Together with Ate Melanie, I also think of my friend Mel. Forgive me for introducing him rather late. He is a shy painter who loves obscurity but paints such glowing colors of life as anyone can see in his paintings. I once requested him to restore the then time-worn and fading old Stations of the Cross portraits in my former parish church. The results speak for themselves: the mysteries of the sufferings and triumph of Jesus in living color. But it struck me one day how those bright living colors need the lowly canvas to be what it is in order for the artist’s ideas to be visible. That, I said to myself, is the same thing with every Christian and with every Christian missionary.

God is the painter. It is his Love that is beautifully made visible first by Jesus Christ.

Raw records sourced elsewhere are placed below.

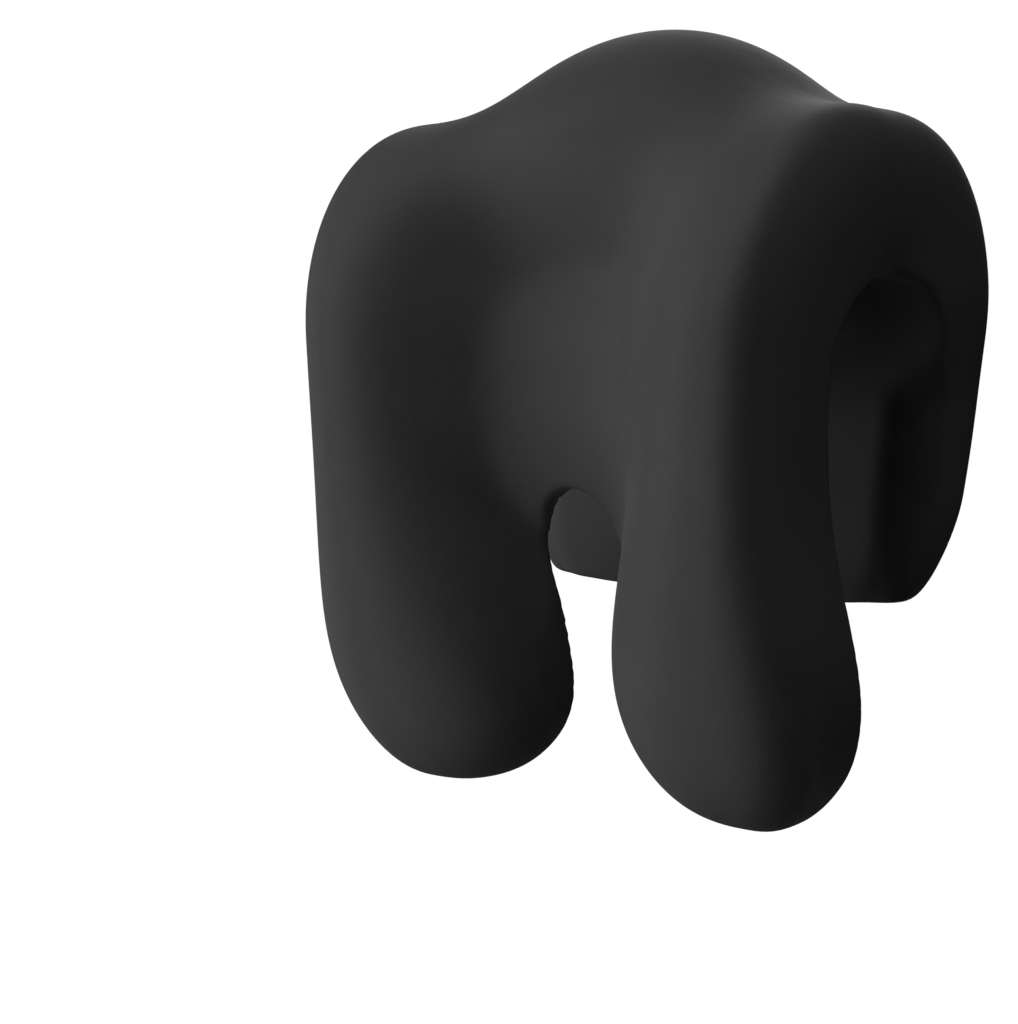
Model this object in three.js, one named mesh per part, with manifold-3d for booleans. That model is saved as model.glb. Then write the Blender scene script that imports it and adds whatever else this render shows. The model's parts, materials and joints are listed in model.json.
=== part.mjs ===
// Chair headrest attachment: a moulded foam saddle that hooks over the top edge of a chair back.
// Two padded legs and a hump make the head side, a wide flap hangs behind, and a spring armature
// inside the foam bends at the flap, so that the slot between them can open and close.
import * as THREE from "three";
import { mergeVertices } from "three/addons/utils/BufferGeometryUtils.js";
import Module from "manifold-3d";

const wasm = await Module();
wasm.setup();

// Driving dimensions in millimetres. X runs across the headrest, the head side faces -Y, and
// heights are measured up from the tips of the legs until the last lines move the frame.
const SADDLE = {
  halfWidth: 73.8, // outer side of a leg at middle height
  middle: 91.7,
  spread: 6.2, // how much further out a leg's centre lies at twice the middle height
  sideRound: 15.8, // rounding of the outer sides
  innerRound: 31, // half width of a leg on the gap's side
  skew: 7.7, // how much that half width changes from the slot's wall to the outer skin
  toeSwell: 13.5, // widening near a leg's foot
  toeHeight: 20.2,
  toeReach: 47.5,
  frontDepth: 33.2,
  topDepth: 23.4,
  rearDepth: 38.3,
  rearPower: 1.51, // how fast the depth grows from the top to the rear
  legTip: 93.9, // height over which a leg rounds off
  flapBottom: 50.6,
  flapTip: 29.4, // height over which the flap rounds off
  sectionPower: 2.6,
  sidePower: 2.6, // squareness of the outer sides
  valleyLow: 141.7, // the valley between the legs fades out from here...
  valleyHigh: 197.1, // ...up to here
};
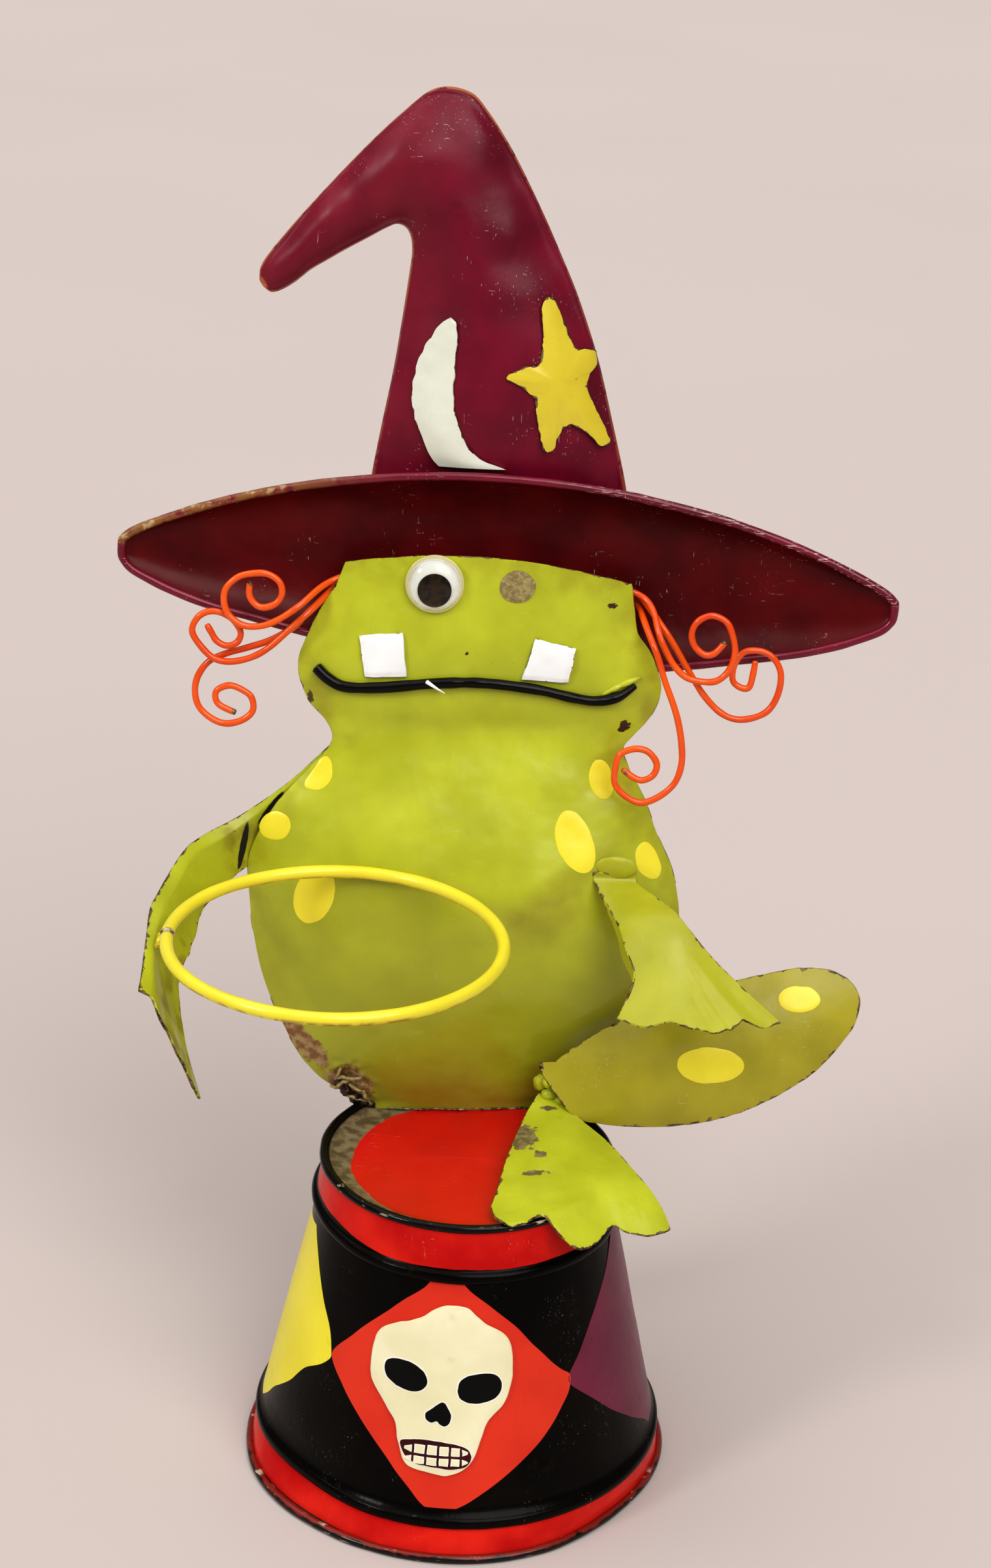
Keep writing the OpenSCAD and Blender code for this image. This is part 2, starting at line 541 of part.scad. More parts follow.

Our mission, so says Benedict XVI, is to continue making it VISIBLE in the world of our day and age. St. Ignatius of Loyola once encouraged his brothers with the words: “Make yourselves liked by all, become all things to all men in humility and love…” We best do it when we acknowledge the truth that we are the mere canvas, not the painter. We do so when, in faith, we put ourselves in God’s hands through prayer and then allow the power of his Love to propel our efforts to proclaim the Gospel. Our aim is to do all we can, in obedience to the Spirit, so that our fellow human beings may be able to say with St. Therese of Lisieux: “One glance at the holy Gospel, and the life of Jesus becomes a perfume that fills the air I breathe.”
That life has the power of Love written large in the Gospel, enabling anyone, especially the missionary, to climb the steepest mountains.